Tuesday, 10 June 2014

Books , O'Reilly Reviews , Tech

Getting Started with Bluetooth Low Energy

An Inspiring Introduction ★★★☆

I've worked a little with Bluetooth Low Energy (BLE) before, getting the bulk of my information from programming guides.

This book presented an opportunity to go back to basics: to review the protocol stack from top to bottom and patch in the gaps in my knowledge. On that account it succeeded very well.

There are many components to BLE, and a seemingly unending vocabulary to learn (care to distinguish profiles, procedures, protocols, or ATT versus GATT?). "Getting Started with Bluetooth Low Energy" does a tremendous job at guiding the reader through the scenery, pointing out subtleties and traps along the way.

In particular, the tour of the protocol stack presented in Chapter 2 is wonderful, describing everything from the application down to the low-level radio components (and how those lower levels necessarily impact the behaviour of frameworks and apps).

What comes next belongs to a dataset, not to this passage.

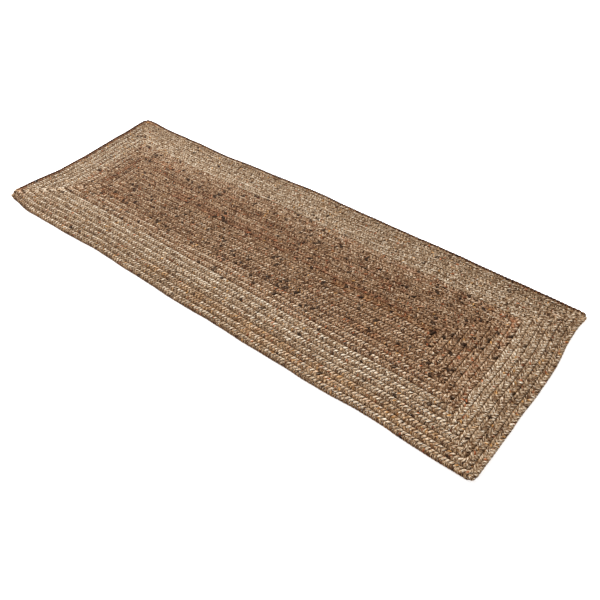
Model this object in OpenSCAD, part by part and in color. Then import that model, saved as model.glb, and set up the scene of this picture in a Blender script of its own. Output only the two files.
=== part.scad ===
/* [Rug] */
// Length of the rug, along X
rug_length = 2000; // [1600:10:3000]
// Width of the rug, along Y
rug_width = 700; // [560:10:1000]
// Thickness of the braid as it lies on a floor
braid_height = 10; // [9:0.5:14]
// Radius of the outermost braid's middle at the rug's corners, as a share of the pitch
corner_share = 0.6; // [0.58:0.02:1]

/* [Winding] */
// Turns of the darker field braid round the core run
field_turns = 8; // [2:1:10]
// Turns of the lighter border braid round the field, before its last run
border_turns = 6; // [2:1:8]

/* [Braid section] */
// Depth of the valley between a braid's two rows of lobes
valley_depth = 3.2; // [1:0.2:3.4]
// Width of the slanted edge under each side of a braid
foot_inset = 2.6; // [1:0.2:3]

/* [Thread] */
// Gap between neighbouring courses, which the lacing thread fills
seam_gap = 1.4; // [0.8:0.2:1.8]
// Height of the lacing thread in its seam
lacing_height = 2; // [1:0.2:2]
// Length of the thread binding round a cut end of a braid
binding_length = 14; // [8:1:20]
// Thickness of the thread binding
binding_wall = 1.6; // [1:0.2:2]
// Length of loose strand ends that stand out past the tail's binding
tail_stub = 7; // [4:1:12]

/* [Hidden] */
turns = field_turns + border_turns;
// Lengths that set where runs meet are whole fiftieths of a millimetre, so their ends match
function snapped(length) = round(50 * length) / 50;
// Distance between the middles of neighbouring courses
pitch = snapped((rug_width + seam_gap) / (2 * turns + 2));
course_width = pitch - seam_gap;
core_length = rug_length + seam_gap - 2 * turns * pitch;
corner_radius = snapped(corner_share * pitch);

// The winding runs clockwise, seen from above. Turn 0 is the core run and each later turn is
// one near, one left, one far and one right run, so a turn ends where the next one starts.
// Headings of the runs, in degrees from +X
TO_RIGHT = 0;
TO_NEAR = -90;
TO_LEFT = 180;
TO_FAR = 90;

// Middles of the runs of turn k
core_y = pitch / 2;
core_start_x = turns * pitch - (rug_length + seam_gap) / 2;
core_corner_x = core_start_x + core_length - pitch / 2;
function near_y(k) = core_y - k * pitch;
function far_y(k) = core_y + k * pitch;
function left_x(k) = core_start_x + pitch / 2 - k * pitch;
function right_x(k) = core_corner_x + (k - 1) * pitch;

// A section is a list of [across, up] points, where across is positive to the left of the
// heading, which is the outer side of every run.
// A braid's section: a flat foot, upright sides and two half-ellipse lobes
lobe_steps = 6;
side_top = braid_height - valley_depth;
side_bottom = foot_inset;
function lobe(middle) = [
    for (i = [0 : lobe_steps - 1])
        let (a = 180 * i / lobe_steps)
        [middle + course_width / 4 * cos(a), side_top + valley_depth * sin(a)]
];
braid_section = concat(
    [[-course_width / 2, side_bottom], [foot_inset - course_width / 2, 0]],
    [[course_width / 2 - foot_inset, 0], [course_width / 2, side_bottom]],
    lobe(course_width / 4),
    lobe(-course_width / 4),
    [[-course_width / 2, side_top]]
);

// The lacing thread lies in the seam on the inner side of its course
lacing_bottom = (side_bottom + side_top - lacing_height) / 2;
lacing_outer = (seam_gap - pitch) / 2;
lacing_inner = lacing_outer - seam_gap;
lacing_section = [
    [lacing_inner, lacing_bottom],
    [lacing_outer, lacing_bottom],
    [lacing_outer, lacing_bottom + lacing_height],
    [lacing_inner, lacing_bottom + lacing_height]
];

// A binding squeezes the braid to a neck
neck_width = course_width - 2 * binding_wall - foot_inset;
neck_bottom = binding_wall;
neck_height = side_top - 2 * binding_wall;

// The cut ends of the braids and the middles of their bindings, along X
splice_x = right_x(field_turns + 1) - pitch / 2 - binding_length / 2;
tail_x = tail_stub + binding_length / 2 - rug_length / 2;
core_end_x = core_start_x + seam_gap / 2;
start_x = core_end_x + binding_length / 2;
// How far a neck reaches into the full braid at each end of its binding
neck_root = 1;

// Length of a tool that cuts through the whole thickness
cut_height = 4 * braid_height;

FIELD = [0.59, 0.47, 0.36];
BORDER = [0.71, 0.60, 0.46];
EDGE = [0.64, 0.53, 0.40];
THREAD = [0.48, 0.37, 0.26];

// Draws its child, which heads along +X from the origin, from a point on another heading
module from_point(point, heading) {
    translate([point.x, point.y, 0])
        rotate(heading)
            children();
}

// A straight run of a section along +X, from one corner to the next. An end is cut square at
// its bend, or on the corner's diagonal where the bend radius is 0. On a run shorter than two
// courses the diagonals stop just before they meet.
module run(section, length, start_bend, end_bend) {
    outer = pitch;
    inner = min(pitch, length / 2 - seam_gap / 4);
    from = start_bend == 0 ? [-outer, inner] : [start_bend, start_bend];
    to = end_bend == 0 ? [length + outer, length - inner] : [length - end_bend, length - end_bend];
    intersection() {
        translate([-outer, 0, 0])
            rotate([90, 0, 90])
                linear_extrude(length + 2 * outer)
                    polygon(section);
        linear_extrude(cut_height, center = true)
            polygon([[from[0], outer], [from[1], -inner], [to[1], -inner], [to[0], outer]]);
    }
}

// A right-hand bend of a section round the corner at the origin, from heading +X
module bend(section, radius) {
    translate([-radius, -radius, 0])
        rotate_extrude(angle = 90)
            translate([radius, 0])
                polygon(section);
}

// The four runs of turn k: near, left, far and right. The outermost has two round corners.
module turn(k, section) {
    radius = k == turns ? corner_radius : 0;
    near_length = right_x(k) - left_x(k);
    left_length = far_y(k) - near_y(k);
    far_length = right_x(k + 1) - left_x(k);
    right_length = far_y(k) - near_y(k + 1);
    from_point([right_x(k), near_y(k)], TO_LEFT)
        run(section, near_length, 0, 0);
    from_point([left_x(k), near_y(k)], TO_FAR)
        run(section, left_length, 0, radius);
    from_point([left_x(k), far_y(k)], TO_RIGHT)
        run(section, far_length, radius, radius);
    from_point([right_x(k + 1), far_y(k)], TO_NEAR)
        run(section, right_length, radius, radius);
    if (radius > 0) {
        from_point([left_x(k), far_y(k)], TO_FAR)
            bend(section, radius);
        from_point([right_x(k + 1), far_y(k)], TO_RIGHT)
            bend(section, radius);
    }
}

// The last near run, round its corner and along to the tail
module last_run(section) {
    corner = [right_x(turns + 1), near_y(turns + 1)];
    from_point(corner, TO_NEAR)
        bend(section, corner_radius);
    from_point(corner, TO_LEFT)
        run(section, corner.x + rug_length / 2 + corner_radius, corner_radius, corner_radius);
}

// Puts a shape that is drawn as a section round a run's middle, where the run lies along X
module along_x(x, y, length) {
    translate([x - length / 2, y, 0])
        rotate([90, 0, 90])
            linear_extrude(length)
                children();
}

module neck_outline() {
    translate([-neck_width / 2, neck_bottom])
        square([neck_width, neck_height]);
}

// The braid given as a child, squeezed to its neck under a binding
module bound_at(x, y) {
    difference() {
        children();
        translate([x, y, 0])
            cube([binding_length, pitch + seam_gap, cut_height], center = true);
    }
    along_x(x, y, binding_length + 2 * neck_root)
        neck_outline();
}

module binding(x, y) {
    color(THREAD)
        along_x(x, y, binding_length)
            difference() {
                polygon(braid_section);
                neck_outline();
            }
}

// Core run and the short drop at its far end, on which the first turn is laid
module field_core() {
    color(FIELD) {
        from_point([core_end_x, core_y], TO_RIGHT)
            run(braid_section, core_corner_x - core_end_x, binding_length, 0);
        from_point([core_corner_x, core_y], TO_NEAR)
            run(braid_section, pitch, 0, 0);
        along_x(start_x + neck_root / 2, core_y, binding_length + neck_root)
            neck_outline();
    }
}

module field_turn(k) {
    color(FIELD)
        turn(k, braid_section);
}

// The first border turn starts just inside the corner at which the field braid ends
module border_turn(k) {
    color(k > border_turns - 2 ? EDGE : BORDER)
        if (k == 1)
            bound_at(splice_x, near_y(field_turns + 1))
                turn(field_turns + k, braid_section);
        else
            turn(field_turns + k, braid_section);
}

module border_last_run() {
    color(EDGE)
        bound_at(tail_x, near_y(turns + 1))
            last_run(braid_section);
}

module field_lacing(k) {
    color(THREAD)
        turn(k, lacing_section);
}

module border_lacing(k) {
    color(THREAD)
        if (k > border_turns)
            last_run(lacing_section);
        else
            turn(field_turns + k, lacing_section);
}

module start_binding() {
    binding(start_x, core_y);
}

module splice_binding() {
    binding(splice_x, near_y(field_turns + 1));
}

module tail_binding() {
    binding(tail_x, near_y(turns + 1));
}

field_core();
for (k = [1 : field_turns]) {
    field_turn(k);
    field_lacing(k);
}
for (k = [1 : border_turns]) {
    border_turn(k);
}
border_last_run();
for (k = [1 : border_turns + 1]) {
    border_lacing(k);
}
start_binding();
splice_binding();
tail_binding();
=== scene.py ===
import math

import bpy
import numpy as np
from mathutils import Matrix, Vector


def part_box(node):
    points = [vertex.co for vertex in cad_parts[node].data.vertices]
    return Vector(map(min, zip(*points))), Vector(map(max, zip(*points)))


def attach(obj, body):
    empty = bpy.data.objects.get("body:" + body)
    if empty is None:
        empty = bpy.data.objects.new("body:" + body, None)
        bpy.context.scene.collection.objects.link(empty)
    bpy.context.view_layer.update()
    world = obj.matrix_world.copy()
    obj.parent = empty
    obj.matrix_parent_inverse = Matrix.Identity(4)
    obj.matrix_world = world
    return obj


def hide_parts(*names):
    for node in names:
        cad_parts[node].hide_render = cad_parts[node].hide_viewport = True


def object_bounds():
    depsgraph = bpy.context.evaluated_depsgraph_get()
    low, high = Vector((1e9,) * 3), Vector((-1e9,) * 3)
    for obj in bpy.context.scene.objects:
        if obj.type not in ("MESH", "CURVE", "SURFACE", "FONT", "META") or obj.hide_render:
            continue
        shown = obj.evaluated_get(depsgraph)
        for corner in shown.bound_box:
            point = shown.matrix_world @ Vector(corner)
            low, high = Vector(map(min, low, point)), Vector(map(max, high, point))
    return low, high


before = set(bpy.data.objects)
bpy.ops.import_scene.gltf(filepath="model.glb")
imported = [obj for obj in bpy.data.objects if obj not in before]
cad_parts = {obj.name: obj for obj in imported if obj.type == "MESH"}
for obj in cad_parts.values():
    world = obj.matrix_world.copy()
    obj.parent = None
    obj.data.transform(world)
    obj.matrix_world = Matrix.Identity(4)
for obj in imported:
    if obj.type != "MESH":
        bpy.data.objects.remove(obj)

# A rug of one flat three-strand plait, wound in a rectangular spiral and laced edge to edge.
# Everything is in metres, in the frame of the CAD model, whose nodes give every place below.
# In names, left and right are the short ends at low and high x, near and far the long edges at
# low and high y. Each turn of the winding runs along the near, left, far and right sides.

cad_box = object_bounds()
rng = np.random.default_rng(20)

# ---------------------------------------------------------------- layout, from the CAD nodes

FIELD_TURNS = sum(name.startswith("field_turn_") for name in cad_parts)
BORDER_TURNS = sum(name.startswith("border_turn_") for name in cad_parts)
TURNS = FIELD_TURNS + BORDER_TURNS
LAST_RUN = TURNS + 1

first_low, first_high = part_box("field_turn_1")
PITCH = first_low.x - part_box("field_turn_2")[0].x
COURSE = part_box("field_lacing_1")[0].x - first_low.x
HEIGHT = cad_box[1].z
CORE_Y = first_high.y - COURSE / 2 - PITCH
CORE_START_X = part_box("start_binding")[0].x
TAIL_X = cad_box[0].x
RUG = cad_box[1] - cad_box[0]


def near_y(turn):
    return CORE_Y - turn * PITCH


def far_y(turn):
    return CORE_Y + turn * PITCH


def left_x(turn):
    return first_low.x + COURSE / 2 - (turn - 1) * PITCH


def right_x(turn):
    return first_high.x - COURSE / 2 + (turn - 2) * PITCH


def node_of(turn):
    """The CAD node that holds this turn of the plait. Turn 0 is the straight core."""
    if turn == 0:
        return "field_core"
    if turn <= FIELD_TURNS:
        return f"field_turn_{turn}"
    if turn < LAST_RUN:
        return f"border_turn_{turn - FIELD_TURNS}"
    return "border_last_run"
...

In places I would've liked a little more detail (I'm a sucker for packet traces, and there's scant information about specific profiles built on top of GATT), but the book has inspired me to dig deeper and continue learning about BLE elsewhere. And that's the key point: I was expecting to learn, but in addition to that I was energised. While I previously had in mind one application for which I could use BLE, I now have dozens of ideas.

[Note: I received a free copy of this book through the O'Reilly Reader Review Program.]